PRANN Perfume demonstrates the continued value of a softer, more sensorial form of luxury. Not every successful fragrance brand needs to be loud or visually aggressive. Some of the most memorable houses build loyalty through finesse, comfort and textural beauty. In a market crowded with attention-seeking launches, subtle confidence can be commercially powerful.
These examples matter not because they are identical, but because they show the breadth of what Thai perfumery can be. There is no single formula for success. What unites them is clarity of authorship.
Why distribution shapes success as much as scent
A brilliant fragrance can still remain marginal if customers cannot access it with confidence. This is one of the less glamorous but decisive parts of brand growth. For Thai perfume houses entering European markets, trusted distribution is not a technical detail. It is part of brand perception.
Niche consumers are willing to seek out less common names, but they still want reassurance around authenticity, delivery, presentation and aftercare. When a brand is difficult to source, discovery can quickly turn into hesitation.
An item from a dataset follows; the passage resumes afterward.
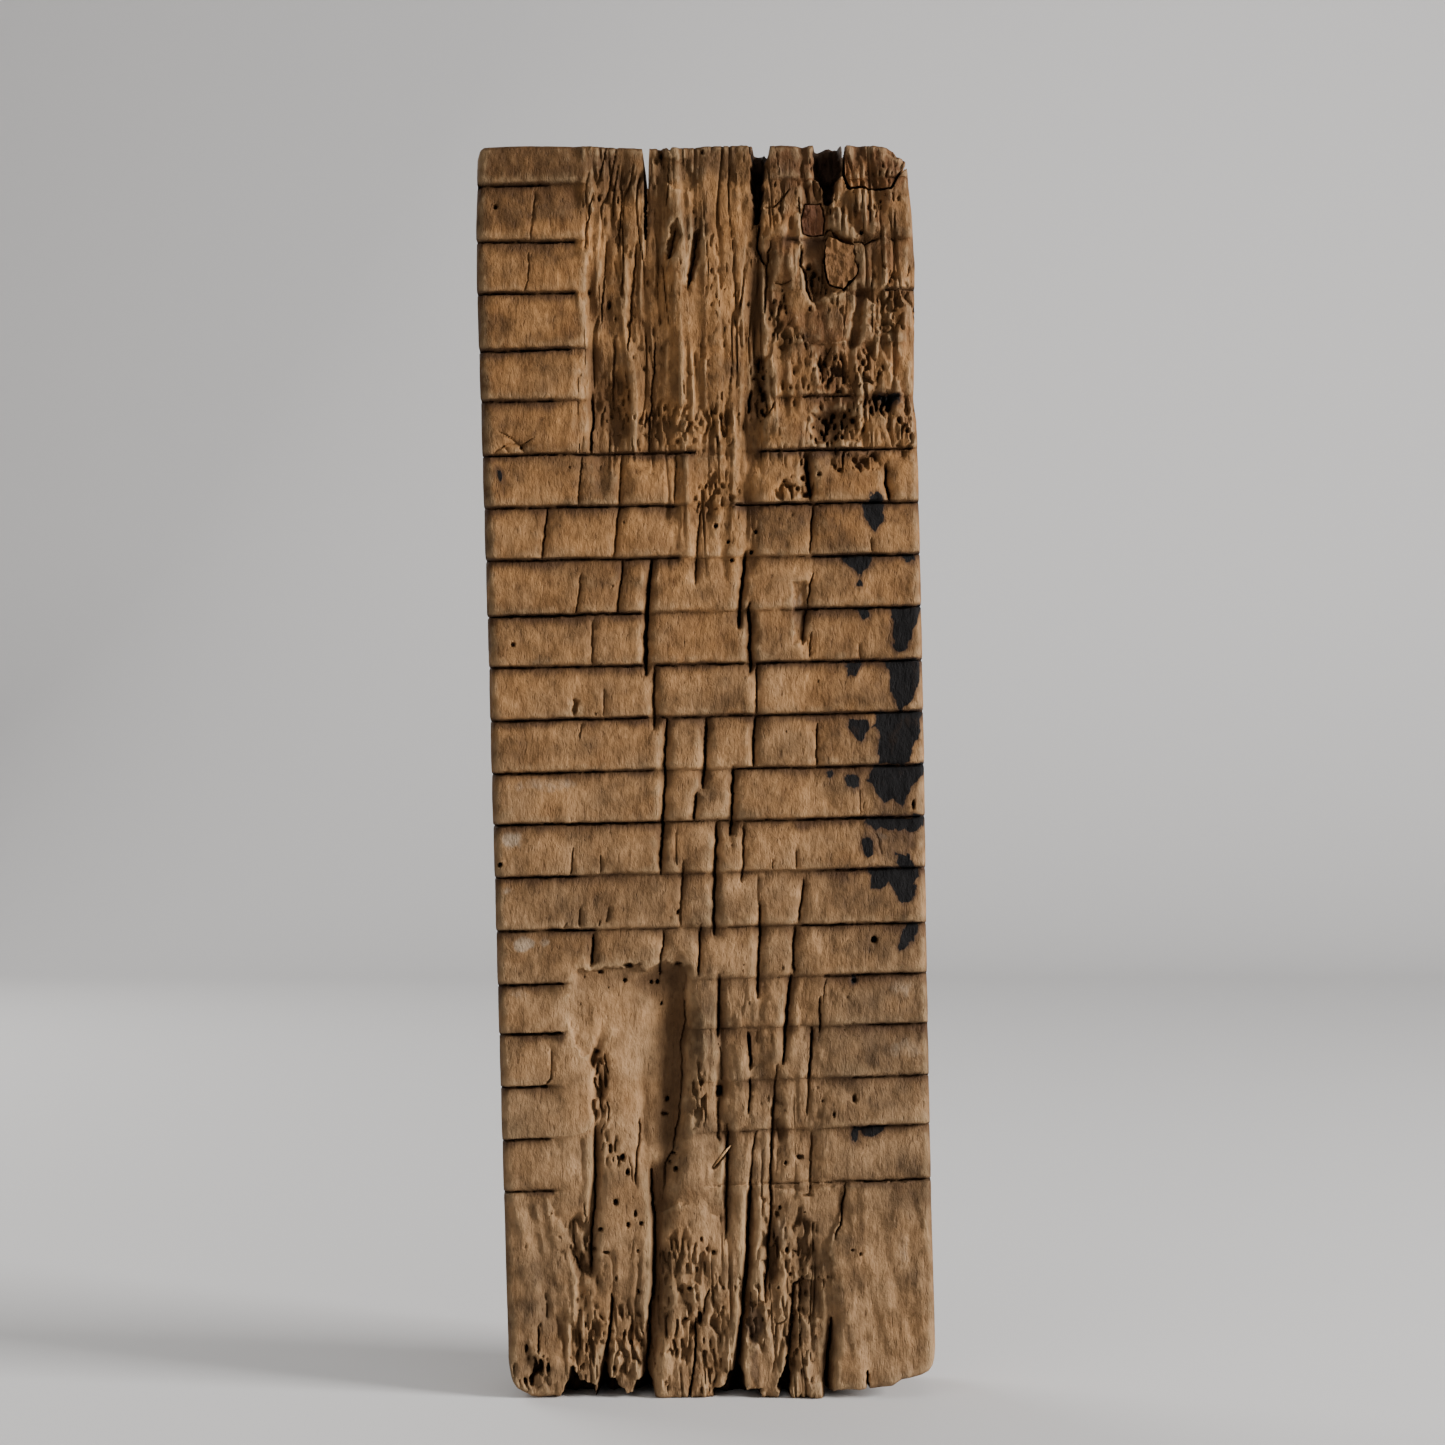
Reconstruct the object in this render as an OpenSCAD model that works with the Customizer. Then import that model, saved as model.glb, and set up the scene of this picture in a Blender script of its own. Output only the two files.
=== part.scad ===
// Old washboard: one thick hardwood plank, sawn across into twenty low ribs,
// rubbed hollow down the middle, split by drying and rotted at its top end.
// Millimetres, +Z up, ribs face -Y. The plank stands on its worn foot end.

/* [Plank] */
// Width of the plank near its top
board_w = 175; // [172:1:182]
// Narrowing of the plank from top to foot, each side
side_taper = 2.4; // [0:0.2:4]
// Height of the plank, foot to top
board_h = 503; // [500:1:510]
// Thickness of the plank
board_t = 46; // [40:1:60]
// Rounding of the long edges
edge_r = 3.5; // [2:0.5:6]
// Lean of the standing plank towards -X, in degrees
lean = 1.28; // [0:0.02:2]

/* [Ribs] */
// Height of the saw cut between two ribs
kerf_h = 1.7; // [1.2:0.1:2.4]
// Depth of the saw cut below the face
kerf_depth = 7; // [5:0.5:10]
// Drop of each rib's face just under the cut above it
rib_step = 2.6; // [1.5:0.1:4]
// Height of the rounded lower lip of each rib
rib_nose = 5; // [3:0.5:8]

/* [Wear] */
// Depth of the hollow rubbed into the lower left
lower_wear = 9; // [6:0.5:12]
// Depth of the hollow rubbed into the upper middle
upper_wear = 5; // [3:0.5:8]
// Depth of the hollow rubbed into the lower middle
middle_wear = 4.5; // [3:0.5:7]
// Depth of the main drying splits
split_depth = 13; // [8:1:18]
// Depth of the gaps between the worn fingers of the foot
foot_gap_depth = 15; // [10:1:20]

/* [Loose pieces] */
// Depth of the top corner block that has cracked loose
block_depth = 30; // [20:1:36]
// Depth of the rotted pocket that holds the loose flakes
pocket_depth = 11; // [9:1:14]
// Open crack left round each loose piece
loose_gap = 0.6; // [0.4:0.1:0.8]

/* [Hidden] */
$fn = 48;

front = -board_t / 2;
side_x = board_w / 2;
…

On the other hand, when access feels reliable and curated, the customer is far more likely to sample, gift and repurchase.
This is where specialist retail matters. A selective stockist does more than move units. It frames the brand, places it among relevant peers and helps customers understand why the house deserves attention. For emerging fragrance regions, that curatorial context can accelerate trust far more effectively than broad, undifferentiated exposure.
The trade-offs behind fast visibility
Not every growth signal should be treated as proof of lasting success. Social buzz helps, but it can flatten nuance. A fragrance that photographs beautifully may travel quickly online, yet if the performance or structure disappoints, early momentum fades.
There is also a broader strategic question for Thai brands as they scale. The qualities that make a house exciting at launch - specificity, intimacy, a strong founder voice - can weaken if expansion becomes too aggressive. Wider distribution increases recognition, but it can also pressure brands into safer releases. That tension is not unique to Thailand, though it is especially relevant for houses built on distinct creative identity.
The strongest brands manage growth without sanding away their edges. They broaden the audience while keeping the internal standard high. That is harder than it sounds, particularly in a category where repetition is punished and inconsistency is remembered.
What European fragrance buyers are responding to
There is a reason these brands are finding resonance beyond their home market. European niche customers are tired of formulaic luxury language and predictable scent profiles presented as exclusivity. They want something with character, but they do not necessarily want theatrical excess.
Thai brands are entering this space with an appealing proposition: fragrances that feel expressive, visually refined and culturally self-assured. They often offer a freshness of perspective that more established markets struggle to deliver. The excitement lies not only in unfamiliarity, but in the sense that these houses are speaking in a current voice.
For buyers who care about curation, this is precisely the point. Discovery is most rewarding when it leads to a house with staying power, not just a passing novelty. That is why the most convincing Thai perfume success stories deserve attention. They represent a maturing segment of niche perfumery with the discipline to endure.
Villenel Fragrances has helped bring some of these names into clearer view for EU customers, but the broader story is bigger than any single retailer. Thai perfumery is establishing itself because the work is strong enough to travel.
The most exciting thing about these brands is not that they come from somewhere newly noticed. It is that they are giving fragrance lovers a sharper answer to a familiar question: what actually feels new now?